What the task requires: Exactly reproduce each line of the listing that follows.

Raw data:
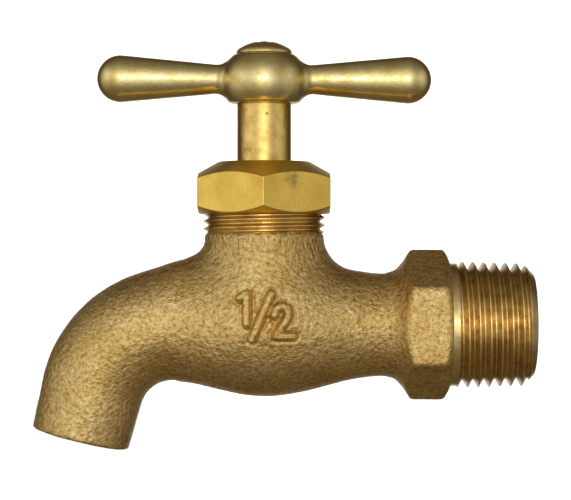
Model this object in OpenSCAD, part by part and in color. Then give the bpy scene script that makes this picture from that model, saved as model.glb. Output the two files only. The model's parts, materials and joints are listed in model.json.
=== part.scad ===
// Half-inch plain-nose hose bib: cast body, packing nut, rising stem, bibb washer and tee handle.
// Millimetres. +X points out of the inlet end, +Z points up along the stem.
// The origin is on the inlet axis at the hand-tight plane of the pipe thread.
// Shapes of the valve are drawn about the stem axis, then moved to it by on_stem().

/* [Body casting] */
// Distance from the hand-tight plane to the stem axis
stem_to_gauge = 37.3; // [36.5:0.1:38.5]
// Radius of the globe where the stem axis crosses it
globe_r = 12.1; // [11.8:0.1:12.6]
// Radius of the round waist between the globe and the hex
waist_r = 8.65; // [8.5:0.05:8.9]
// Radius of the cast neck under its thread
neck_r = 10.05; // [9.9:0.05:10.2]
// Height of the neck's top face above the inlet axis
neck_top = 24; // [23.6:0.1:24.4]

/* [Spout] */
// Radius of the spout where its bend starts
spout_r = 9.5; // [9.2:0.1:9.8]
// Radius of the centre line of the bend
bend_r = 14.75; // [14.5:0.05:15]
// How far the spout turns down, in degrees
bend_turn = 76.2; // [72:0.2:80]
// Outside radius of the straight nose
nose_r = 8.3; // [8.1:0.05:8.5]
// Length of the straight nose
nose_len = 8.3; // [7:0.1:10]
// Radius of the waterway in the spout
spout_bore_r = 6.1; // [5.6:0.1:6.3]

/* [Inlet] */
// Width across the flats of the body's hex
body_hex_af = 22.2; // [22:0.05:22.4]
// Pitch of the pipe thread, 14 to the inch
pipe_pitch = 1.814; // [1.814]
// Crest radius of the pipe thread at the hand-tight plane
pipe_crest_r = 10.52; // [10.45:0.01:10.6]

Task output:
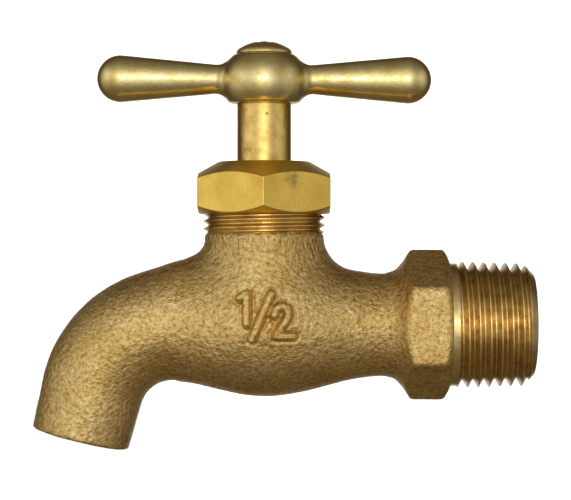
Model this object in OpenSCAD, part by part and in color. Then give the bpy scene script that makes this picture from that model, saved as model.glb. Output the two files only. The model's parts, materials and joints are listed in model.json.
=== part.scad ===
// Half-inch plain-nose hose bib: cast body, packing nut, rising stem, bibb washer and tee handle.
// Millimetres. +X points out of the inlet end, +Z points up along the stem.
// The origin is on the inlet axis at the hand-tight plane of the pipe thread.
// Shapes of the valve are drawn about the stem axis, then moved to it by on_stem().

/* [Body casting] */
// Distance from the hand-tight plane to the stem axis
stem_to_gauge = 37.3; // [36.5:0.1:38.5]
// Radius of the globe where the stem axis crosses it
globe_r = 12.1; // [11.8:0.1:12.6]
// Radius of the round waist between the globe and the hex
waist_r = 8.65; // [8.5:0.05:8.9]
// Radius of the cast neck under its thread
neck_r = 10.05; // [9.9:0.05:10.2]
// Height of the neck's top face above the inlet axis
neck_top = 24; // [23.6:0.1:24.4]

/* [Spout] */
// Radius of the spout where its bend starts
spout_r = 9.5; // [9.2:0.1:9.8]
// Radius of the centre line of the bend
bend_r = 14.75; // [14.5:0.05:15]
// How far the spout turns down, in degrees
bend_turn = 76.2; // [72:0.2:80]
// Outside radius of the straight nose
nose_r = 8.3; // [8.1:0.05:8.5]
// Length of the straight nose
nose_len = 8.3; // [7:0.1:10]
// Radius of the waterway in the spout
spout_bore_r = 6.1; // [5.6:0.1:6.3]

/* [Inlet] */
// Width across the flats of the body's hex
body_hex_af = 22.2; // [22:0.05:22.4]
// Pitch of the pipe thread, 14 to the inch
pipe_pitch = 1.814; // [1.814]
// Crest radius of the pipe thread at the hand-tight plane
pipe_crest_r = 10.52; // [10.45:0.01:10.6]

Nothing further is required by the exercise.